STATED EXERCISE:
The material below holds a span beginning at the line with "What build123d script" and ending at the line with "# the middle". Quote that span exactly, both ends included, and only that span.

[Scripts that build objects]
==============================
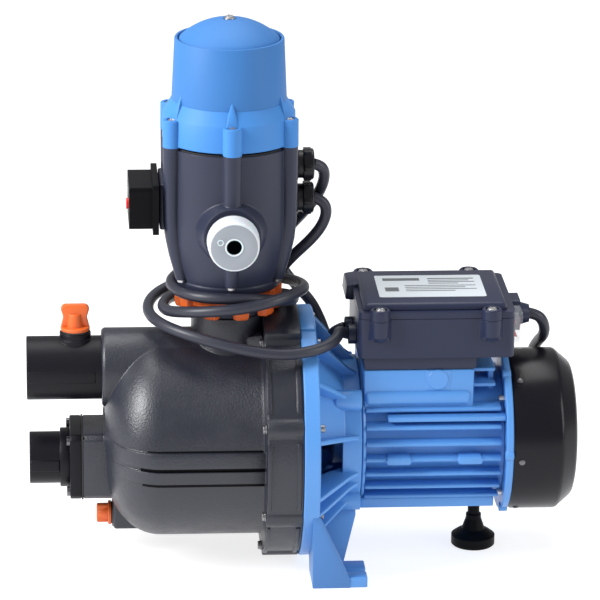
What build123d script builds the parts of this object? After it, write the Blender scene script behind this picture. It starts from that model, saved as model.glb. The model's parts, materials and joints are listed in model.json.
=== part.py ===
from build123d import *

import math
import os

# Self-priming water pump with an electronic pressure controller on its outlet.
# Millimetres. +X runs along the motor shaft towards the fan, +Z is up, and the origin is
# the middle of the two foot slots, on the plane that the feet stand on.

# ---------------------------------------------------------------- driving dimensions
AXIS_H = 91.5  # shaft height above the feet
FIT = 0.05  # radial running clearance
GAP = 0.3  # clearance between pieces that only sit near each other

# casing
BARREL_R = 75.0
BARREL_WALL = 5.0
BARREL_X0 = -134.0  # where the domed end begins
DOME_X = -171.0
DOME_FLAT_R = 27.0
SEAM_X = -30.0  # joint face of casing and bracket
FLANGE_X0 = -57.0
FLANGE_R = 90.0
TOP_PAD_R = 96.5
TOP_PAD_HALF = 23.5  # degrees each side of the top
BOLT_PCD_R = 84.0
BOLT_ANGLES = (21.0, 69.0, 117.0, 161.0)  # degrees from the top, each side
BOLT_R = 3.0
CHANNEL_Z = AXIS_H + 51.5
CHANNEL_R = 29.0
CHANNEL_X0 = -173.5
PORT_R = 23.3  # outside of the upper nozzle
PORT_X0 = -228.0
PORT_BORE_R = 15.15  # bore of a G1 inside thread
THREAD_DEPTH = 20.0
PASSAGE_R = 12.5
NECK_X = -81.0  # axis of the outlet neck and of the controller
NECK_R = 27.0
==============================
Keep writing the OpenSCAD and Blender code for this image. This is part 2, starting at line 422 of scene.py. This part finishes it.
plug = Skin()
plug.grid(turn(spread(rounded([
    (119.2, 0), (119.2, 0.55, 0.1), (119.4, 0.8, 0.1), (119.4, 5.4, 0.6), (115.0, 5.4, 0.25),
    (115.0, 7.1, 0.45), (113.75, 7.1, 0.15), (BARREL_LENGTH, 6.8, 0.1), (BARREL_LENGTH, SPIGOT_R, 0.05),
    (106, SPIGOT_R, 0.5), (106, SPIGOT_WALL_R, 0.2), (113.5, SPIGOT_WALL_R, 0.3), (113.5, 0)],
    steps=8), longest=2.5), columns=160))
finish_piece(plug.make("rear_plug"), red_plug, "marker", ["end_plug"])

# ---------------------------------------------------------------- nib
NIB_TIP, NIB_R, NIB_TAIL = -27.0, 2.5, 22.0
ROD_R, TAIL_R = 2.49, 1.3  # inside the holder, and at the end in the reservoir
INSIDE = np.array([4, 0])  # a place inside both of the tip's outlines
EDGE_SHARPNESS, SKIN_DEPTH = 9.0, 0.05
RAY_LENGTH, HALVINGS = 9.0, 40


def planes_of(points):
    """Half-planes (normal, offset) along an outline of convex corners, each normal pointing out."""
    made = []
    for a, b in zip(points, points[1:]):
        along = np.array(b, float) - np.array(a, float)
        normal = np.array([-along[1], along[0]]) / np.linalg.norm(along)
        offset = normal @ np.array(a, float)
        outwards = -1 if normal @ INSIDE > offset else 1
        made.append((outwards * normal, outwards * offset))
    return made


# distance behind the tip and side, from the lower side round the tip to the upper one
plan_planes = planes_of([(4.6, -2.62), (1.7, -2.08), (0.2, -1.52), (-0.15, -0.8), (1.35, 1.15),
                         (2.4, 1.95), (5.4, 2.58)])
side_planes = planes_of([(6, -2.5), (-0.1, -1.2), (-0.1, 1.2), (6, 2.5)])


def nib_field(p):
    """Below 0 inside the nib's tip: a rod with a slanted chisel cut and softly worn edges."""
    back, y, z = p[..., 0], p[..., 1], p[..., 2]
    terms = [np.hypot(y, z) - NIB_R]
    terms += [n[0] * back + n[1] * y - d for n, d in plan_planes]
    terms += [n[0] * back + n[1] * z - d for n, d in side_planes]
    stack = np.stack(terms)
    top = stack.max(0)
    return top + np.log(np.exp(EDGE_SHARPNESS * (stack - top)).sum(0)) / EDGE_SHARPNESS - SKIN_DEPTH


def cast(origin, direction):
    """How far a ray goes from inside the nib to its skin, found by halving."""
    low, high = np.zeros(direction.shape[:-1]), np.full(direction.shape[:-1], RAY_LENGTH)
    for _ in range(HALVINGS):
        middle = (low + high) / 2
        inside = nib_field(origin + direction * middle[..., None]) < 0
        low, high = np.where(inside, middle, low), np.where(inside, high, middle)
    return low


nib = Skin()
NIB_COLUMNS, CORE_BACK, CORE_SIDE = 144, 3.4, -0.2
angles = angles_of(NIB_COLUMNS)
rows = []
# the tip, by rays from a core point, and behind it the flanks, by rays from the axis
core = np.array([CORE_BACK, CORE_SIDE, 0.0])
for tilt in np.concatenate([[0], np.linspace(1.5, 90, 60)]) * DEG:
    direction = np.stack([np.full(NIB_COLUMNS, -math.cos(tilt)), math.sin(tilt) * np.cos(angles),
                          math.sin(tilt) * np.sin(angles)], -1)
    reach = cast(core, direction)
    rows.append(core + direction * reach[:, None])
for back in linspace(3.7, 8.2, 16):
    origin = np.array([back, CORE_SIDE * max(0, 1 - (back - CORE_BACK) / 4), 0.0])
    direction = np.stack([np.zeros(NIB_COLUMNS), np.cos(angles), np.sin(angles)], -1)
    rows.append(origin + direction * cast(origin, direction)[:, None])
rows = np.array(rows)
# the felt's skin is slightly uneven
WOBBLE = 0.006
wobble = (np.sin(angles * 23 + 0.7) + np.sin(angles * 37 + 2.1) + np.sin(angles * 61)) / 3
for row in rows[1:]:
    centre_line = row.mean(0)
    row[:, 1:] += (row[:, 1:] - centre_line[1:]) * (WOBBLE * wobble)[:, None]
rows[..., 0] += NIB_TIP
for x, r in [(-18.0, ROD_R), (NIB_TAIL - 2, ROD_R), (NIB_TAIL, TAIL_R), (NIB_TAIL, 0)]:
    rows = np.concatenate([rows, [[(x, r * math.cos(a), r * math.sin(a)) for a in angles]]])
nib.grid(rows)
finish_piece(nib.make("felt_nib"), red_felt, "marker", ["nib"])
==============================
SOLUTION TO THIS EXERCISE:
What build123d script builds the parts of this object? After it, write the Blender scene script behind this picture. It starts from that model, saved as model.glb. The model's parts, materials and joints are listed in model.json.
=== part.py ===
from build123d import *

import math
import os

# Self-priming water pump with an electronic pressure controller on its outlet.
# Millimetres. +X runs along the motor shaft towards the fan, +Z is up, and the origin is
# the middle of the two foot slots, on the plane that the feet stand on.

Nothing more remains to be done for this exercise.